Improved Outcomes in AAV Patients May Be Due to Earlier Diagnosis, Better Management, Study Suggests
ANCA-associated vasculitis (AAV) diagnoses increased and overall and renal survival improved over a period of 23 years, a real-world study in the U.K regions of Lancashire and South Cumbria reports.
These improved outcomes may be due to earlier diagnosis and better management of AAV and chronic kidney disease in recent decades, the findings suggest.
The study, “Comparing outcomes of biopsy-proven anti-neutrophil cytoplasmic autoantibody-associated glomerulonephritis patients treated with cyclophosphamide in the 20th and 21st centuries: a 23-year study,” appeared in the Clinical Kidney Journal.
Treatment of AAV with immunosuppressants has contributed to significantly longer patient survival. Reduced use of cyclophosphamide and prednisolone could help explain improved outcomes in infection-related vasculitis. Changes in the management of chronic kidney disease, as well as tight blood pressure targets, could lead to further benefits, the investigators said.
The team from the Royal Preston Hospital and the University of Central Lancashire conducted a retrospective analysis of AAV’s incidence and outcomes from Jan. 1, 1988 to Dec. 31, 2010 (followed until Jan. 1, 2014), at their tertiary care center serving the populations of Lancashire and South Cumbria.
A total of 314 patients with AAV were identified, 41 of whom were excluded from subsequent analyses due to insufficient data. From the remaining 273 patients (median age of 62 years, average age at diagnosis of 59 years), 101 were diagnosed between 1988 and 1999 (group 1, 62 men) and 172 between 2000 and 2010 (group 2, 96 men).
All patients were treated with intravenous (into-the-vein) pulse cyclophosphamide and tapering doses of glucocorticoids.
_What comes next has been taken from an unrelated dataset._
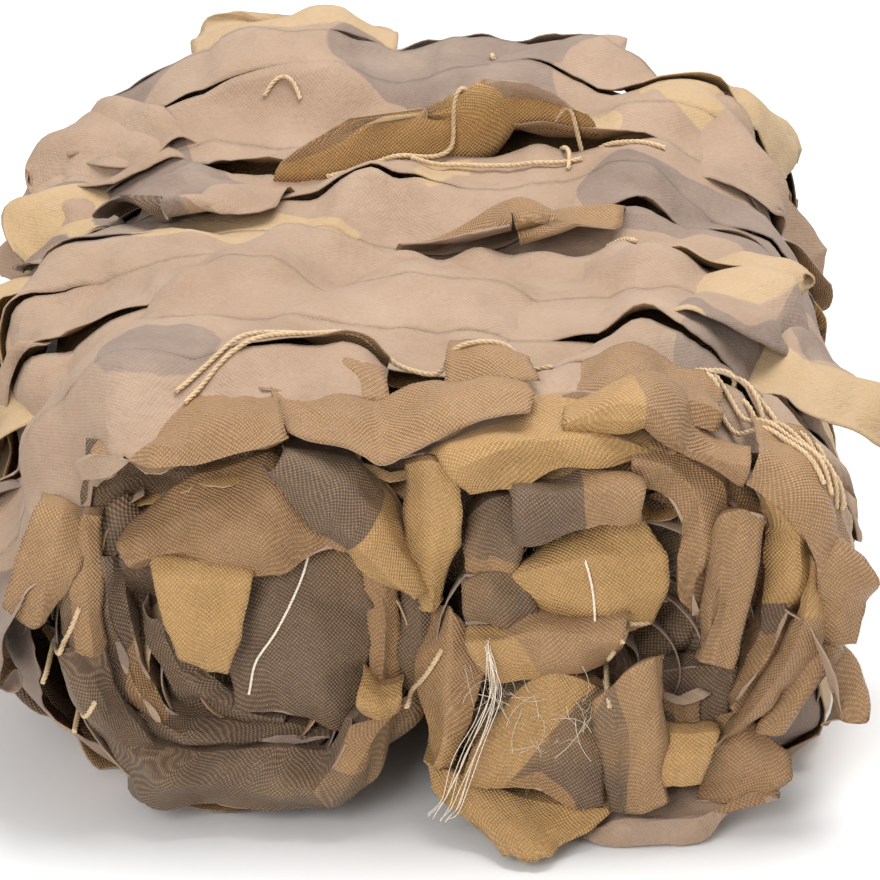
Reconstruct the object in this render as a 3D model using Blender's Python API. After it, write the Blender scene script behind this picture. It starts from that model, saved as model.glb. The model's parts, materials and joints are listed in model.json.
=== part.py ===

Those with severe AAV, defined as a creatinine concentration — a kidney function marker — of 500 micromoles (μmol) per liter or higher and/or pulmonary hemorrhage, were treated with plasma exchange.
Results revealed an increased incidence of biopsy-proven AAV with renal involvement, from 2.2 per 1 million in 1988 to 10.3 per 1 million in 2010. This incidence was particularly high in patients ages 75–79. According to the team, this may be due to underdiagnosis of AAV until the widespread use of assays to detect ANCA-related antibodies in the late 1990s.
Median follow-up of all patients was 57 months, and 81 months among patients still alive by the end of the study.
Comparing the two groups, group 1 showed a higher proportion of patients with a creatinine concentration higher than 500 μmol/L at diagnosis (56.4% vs. 30.2%). This higher value of creatinine in group 1 persisted when only analyzing people with known AAV-associated antibody status (614 μmol/L vs. 330 μmol/L).
“We postulate that this observation suggests earlier diagnosis in the later cohort of patients,” the scientists wrote.
Group 1 also showed a lower proportion of patients 75 years and older than group 2. However, this difference was not sustained when only looking at patients with known antibody status. Only 59 patients in group 1 had available AAV antibody results, which the investigators attributed to the rare use of antibody screening in the early 1990s.
The analysis then showed that one-year patient survival was 78.8%, five-year survival was 49.5%, and 10-year survival was 19.1%. Median survival was 60 months. Median survival was lower in group 1 (59 months) than in group 2 (125 months), which the scientists attributed to potential differences in treatment.
Patients diagnosed at 75 years or older and with creatinine not lower than 500 μmol/L had worse survival rates. In a subsequent analysis, patients in group 1 and those older than 75 years had a worse prognosis.
Renal survival at 12 months was 54.2%, which decreased to 33.7% at five years and to 12.5% at 10 years. Group 1 had a median renal survival of nine months, compared with 43 months in group 2. Of all patients who required initial renal replacement therapy, 17% experienced renal recovery, a rate that the researchers considered poor.
Males and those with a concentration of creatinine of 500 μmol/L or higher were associated with worse renal survival. This creatinine threshold was the only factor that remained significantly associated with poorer renal survival in a subsequent, or adjusted, analysis.
“This study shows that AAV is being diagnosed at an earlier stage, resulting in improved outcomes,” the scientists wrote. “We hope that this study will provide further insight to clinicians treating these complex vasculitis patients in their day-to-day practice.”